Pieter Vanhuysse (head of research and Deputy Director at the European Centre for Social Welfare Policy and Research, Vienna) argued in 2013 that in Austria, where there are relatively strong pro-elderly policies, that "the time is ripe for at least opening a clear-headed and empirically informed democratic debate about the radical idea of giving each parent one half extra vote, to be used on behalf of each under-age child until that child reaches legal voting age".

Japan has discussed Demeny voting as a possible answer to its aging population, which gives disproportionate voice to the elderly as a result of their increasing numbers. This follows the publication of a paper by Reiko Aoki of the Centre for Intergenerational Studies at Hitotsubashi University and Rhema Vaithianathan of the University of Auckland. On 2 March 2011, the Centre for Intergenerational Studies at Hitotsubashi University hosted a conference on Demeny voting. Aoki and Vaithianathan have also conducted a number of surveys on voter attitude to Demeny Voting and found that a considerable percentage of respondents would cast their children's vote differently to their own. In July 2013, Nikkei in Japan wrote a major editorial supporting the idea as part of a debate on constitutional reform in Japan. In Hungary, the ruling Fidesz coalition advocated Demeny voting but admitted in April 2011 that it probably would not come into practice for some time.

Paul Demeny discussed the idea on a CBC interview. Professor Miles Corak from the University of Ottawa has also written a blog on the idea and promoted it in Canada. He suggests that it is supported on a humanitarian basis since the UN Convention on the Rights of the Child provides that children be given civil and political rights. He suggests that given the evidence that households where mothers control the purse-strings spend more on their children, it is mothers who ought to be given the proxy vote until the child comes of age. Corak's thesis has been taken up by journalist-turned-politician Chrystia Freeland.

==Arguments in favor==
Aoki and Vaithianathan argue that Demeny voting is justified because it reduces gerontocracy. They calculate that Demeny voting in Japan would increase the parent voting bloc from 24% to 37% and lower the over-55-year-old voter-bloc from 43% to 35%.

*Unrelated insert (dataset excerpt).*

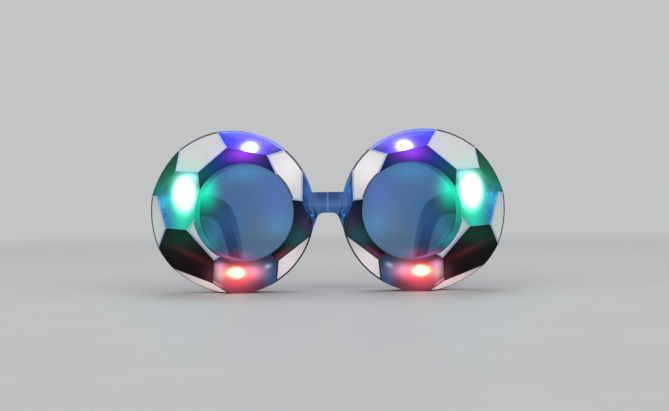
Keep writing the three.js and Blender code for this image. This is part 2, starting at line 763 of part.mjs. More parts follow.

Stefan Olsson argues that "the delegation of the children's right to vote is not any stranger than when adults delegate political authority to their elected representative. After the election, the representatives have the right to make use of this authority." He suggests that delegating a child's authority to the parent is perfectly reasonable. Olsson also argues that there are other areas where parents are delegated authority such as what the child eats, where he goes to school, and children are regularly represented in a court of law by parents. He says, "Arguing that parents cannot act as their children's representative because they might abuse their position becomes absurd in comparison to all the other powers parents already have over their children."

It has been suggested it would make it harder for elderly voters to vote in governments that borrow money for social security but which will only be paid back by future generations. It may ensure that the needs of children, such as education, childcare, and healthcare, are better taken into account. It could also make governments more ecologically conscious as younger people will be more affected by poor environmental policy than older voters. Finally, extending the vote to children may increase their involvement in politics, encouraging children to grow up and be more active citizens.

==Arguments made against==

=== Enfranchising children is preferable ===
Some writers argue that, like marrying or making a will, voting is an exercise of the informed will and cannot legitimately be done by proxy. Some opponents see Demeny voting as a violation of a fundamental normative principle of democracy: "one person, one vote". They point to the fact that children below the minimum voting age can hold different political opinions and thus prefer different parties to their parents. There is no evidence that parents would split their votes. Instead, they would have plural votes for the same party they prefer and have formerly preferred.

Yet others have argued that more youth suffrage, by lowering the voting age to 13 or 14 or lower would be more beneficial, as many children are able to express complex opinions at that age. Further, law professor Vivian Hamilton argues that in light of findings from research in developmental psychology and cognitive and social neuroscience, governments can "no longer justify the electoral exclusion of mid-adolescents by claiming that they lack the relevant competencies". In the United Kingdom, politics professor David Runciman argues for lowering the voting age to 6. Some scholars advocate a 'flexible voting age' building on the willingness of minors to participate in elections. The 'flexible voting age' proposal contains a need for adolescents to register in voting lists and so differs from proposals that come under the name of 'voting from birth on' or 'voting age zero'. It takes into account that infants, small children and many younger adolescents will have no interest in political participation.

=== Suffrage should only be for adults ===
Others have argued that with the right to vote comes other obligations of citizenship, such as military service. Some people worry that the power of older votes will be diluted and the interests of children might be prioritised above those of the elderly. Jon Elster has argued that if the justification for Demeny is on the basis of consequences, then said consequences should be voted on, rather than changing the voting demographic. His argument is that to advance Demeny voting on the grounds that it leads to desirable consequences is pointless, since it will be blocked by exactly those groups who will block the desired consequences (e.g. raising the pension age).

==Variations==

In 1998, family law professor Jane Rutherford considered proxy voting on behalf of children as a means of achieving fair representation of their interests in political debate in the context of the United States. As criteria for who should hold proxies for children, she suggested the following: "(1) the representative should have a stake in a very substantial shared venture with the child; (2) the representative should be personally familiar with the needs and circumstances of the child; (3) the child should have ready and frequent access to the representative so the child can express herself in her own terms whenever possible; (4) the representative should be accountable to the child in some fashion, either emotionally or legally; and (5) the representative should share an emotional bond with the child that promotes caring, sympathy, and empathy."

In 2014, childhood studies professor John Wall put forward a proposal for proxy-claim suffrage, in which a child could actively claim their right to vote from their proxy-holder, rather than passively waiting for age-based voting qualification. He further developed this idea and its relation to childism in the book Give Children the Vote: on Democratizing Democracy. Wall co-founded the ongoing Children's Voting Colloquium with Robin Chen to bring together in virtual society discussants of minimum voting age reform.